Data segment:
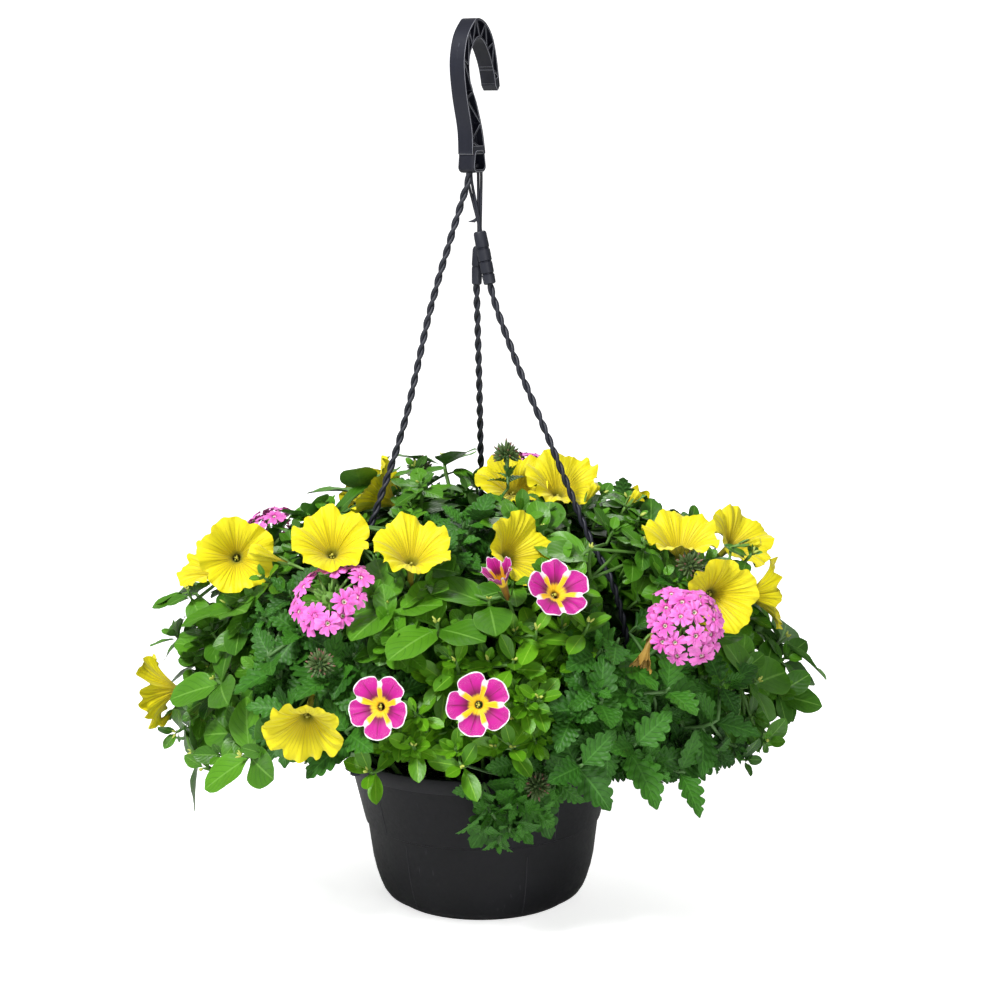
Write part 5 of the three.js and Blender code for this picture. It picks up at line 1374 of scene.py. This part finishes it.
def addBudHead(piece, foot, axis, rng):
    # many narrow pointed buds over a dome, on a short stalk
    stalk, count, dome = (budHeadForm[k] for k in ("stalk", "count", "dome"))
    at = foot + axis * stalk
    path = [foot - axis * 3, foot + axis * (stalk * 0.5), at + axis * 4]
    piece.add(*tube(path, [1.6, 1.6, 3.2], 8), 0.5, 1)
    for i in range(count):
        lean = math.acos(1 - budHeadForm["spread"] * (i + 0.5) / count)
        way = Matrix(frameAlong(axis).tolist()) @ direction(math.degrees(i * goldenTurn), 90 - math.degrees(lean))
        length = rng.uniform(*budHeadForm["length"]) * (1 - 0.16 * lean)
        addBud(piece, at + way * dome, way, rng.uniform(*budHeadForm["width"]), length, 2)
        if i % 3 == 0:
            addBud(piece, at + way * (dome + length * 0.55), way, budHeadForm["tipWidth"], length * 0.5, 4)


for stemIndex, branches in enumerate(grown):
    kind, budded = stems[stemIndex][1], stems[stemIndex][4]
    for order, branch in enumerate(branches):
        if branch["flower"]:
            continue
        tip = branch["curve"].place(1)
        if order in budded:
            addBudHead(stemPieces[stemIndex], tip, branch["axis"], rng)
        elif kind != "verbena":
            addPaleBuds(stemPieces[stemIndex], tip, branch["axis"], rng, 3)
for piece, at, axis in budSpots:
    addBudHead(piece, at, axis, rng)
print("buds made")

closedForm = {
    # where the tip stands, the way it points, how long, how broad
    "closed_petunia_01": ((-62, 37, 30), (-80, 22), 34, 6.0),
    "closed_petunia_02": ((86, 31, 34), (80, 12), 19, 3.4),
    "closed_petunia_03": ((70, 62, 18), (60, 60), 20, 3.2),
    "closed_petunia_04": ((76, 54, 20), (95, 50), 17, 3.0),
    "closed_petunia_05": ((-86, -2, 26), (-60, -40), 18, 2.6),
}


def closedFlower(name):
    # a folded trumpet: pleats twist round a slim spindle that opens a little at the tip
    at, way, length, breadth = closedForm[name]
    tip, axis = moundPoint(*at), direction(*way)
    foot = tip - axis * length
    piece = Piece(name, [yellowPetal, calyxGreen])
    rows, columns = 18, 40
    points, uvs = [], []
    for r in range(rows + 1):
        t = r / rows
        opened = 0.25 * t + 0.75 * max(0, t - 0.3) ** 1.2 / 0.65
        w = 1.3 + breadth * opened * (1 if t < 0.85 else 1 - 3.2 * (t - 0.85))
        for k in range(columns):
            a = 2 * math.pi * k / columns
            pleat = 1 + 0.24 * min(1, t * 2) * math.sin(5 * a + 2.4 * t)
            points.append((w * pleat * math.cos(a), w * pleat * math.sin(a), length * t))
            uvs.append((5 * k / columns, 0.35 + 0.6 * t))
    faces = gridFaces(rows + 1, columns, True) + [tuple(range(rows * columns, (rows + 1) * columns))]
    addStood(piece, (points, faces, uvs), foot, frameAlong(axis), 0, period=5.0)
    addSepals(piece, foot + axis * 0.8, axis, 0.7, 16)
    found = lines.find(foot)[0]
    path = [found, found.lerp(foot, 0.5) - up * 3, foot - axis * 6, foot - axis, foot + axis * 2]
    piece.add(*tube(path, [1.3, 1.2, 1.2, 1.5, 1.6], 8), 0.5, 1)
    piece.build()


for name in closedForm:
    closedFlower(name)

fadedForm = {"at": (41, 25, 2), "faces": (-30, -50), "radius": 9, "tube": 13, "cup": 68, "wave": 2.6}


def fadedFlower():
    # a brown flower that has dropped its lobes
    foot = moundPoint(*fadedForm["at"])
    axis = direction(*fadedForm["faces"])
    rng = np.random.default_rng(seed + 77)
    piece = Piece("faded_flower", [fadedPetal, calyxGreen])
    made = trumpet(fadedForm, trumpetForm["wilted"], seededRandom(seed + 77), rng)
    addStood(piece, made, foot, frameAlong(axis), 0, period=5.0)
    addSepals(piece, foot, axis, 0.7, 30)
    found = lines.find(foot)[0]
    path = [found, found.lerp(foot, 0.5) - up * 2, foot - axis * 4, foot + axis]
    piece.add(*tube(path, [1.3, 1.2, 1.2, 1.6], 8), 0.5, 1)
    piece.build()


fadedFlower()
print("closed and faded flowers made")

for piece, (name, kind, *_) in zip(stemPieces, stems):
    made = piece.build([name])

potForm = {
    "side": [(66, 0), (74, 0.9), (77, 3), (83, 6.6), (86, 11), (88.5, 17), (91.6, 27), (94, 38), (98, 69.2),
             (99.8, 70.2), (100.1, 71.2), (111.4, 119.4), (112.4, 120)],
    "band": [(114.6, 120), (115, 120.5), (115, 131), (114.6, 131.8), (113.8, 132), (111.6, 132), (111, 131.4),
             (110.9, 129)],
    "inside": [(109.5, 120), (96, 70), (83.8, 12), (75, 4.8), (66, 2), (0.01, 2)],
    "segments": 112, "drains": 5, "drainStart": 36, "drainRadius": 5, "drainCircle": 44,
    # the three eyes on the rim: where they stand, half their width and length, their hole and their heights
    "lugs": (-60, 60, 180), "lugCircle": 120, "lugHalf": (6.2, 7.2), "lugHole": 3.1, "lugSides": 32,
    "lugHeights": (127.2, 127.8, 130.6, 131.2), "splitAngle": 40,
    # thin moulding lines as (azimuth, lowest, highest)
    "seams": [(-52, 72, 118), (-40, 6, 66), (36, 72, 118), (22, 6, 60), (140, 6, 118), (-140, 6, 118)],
    "seamRadius": 0.45,
}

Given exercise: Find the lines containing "three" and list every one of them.

Solved problem:
Write part 5 of the three.js and Blender code for this picture. It picks up at line 1374 of scene.py. This part finishes it.
    # the three eyes on the rim: where they stand, half their width and length, their hole and their heights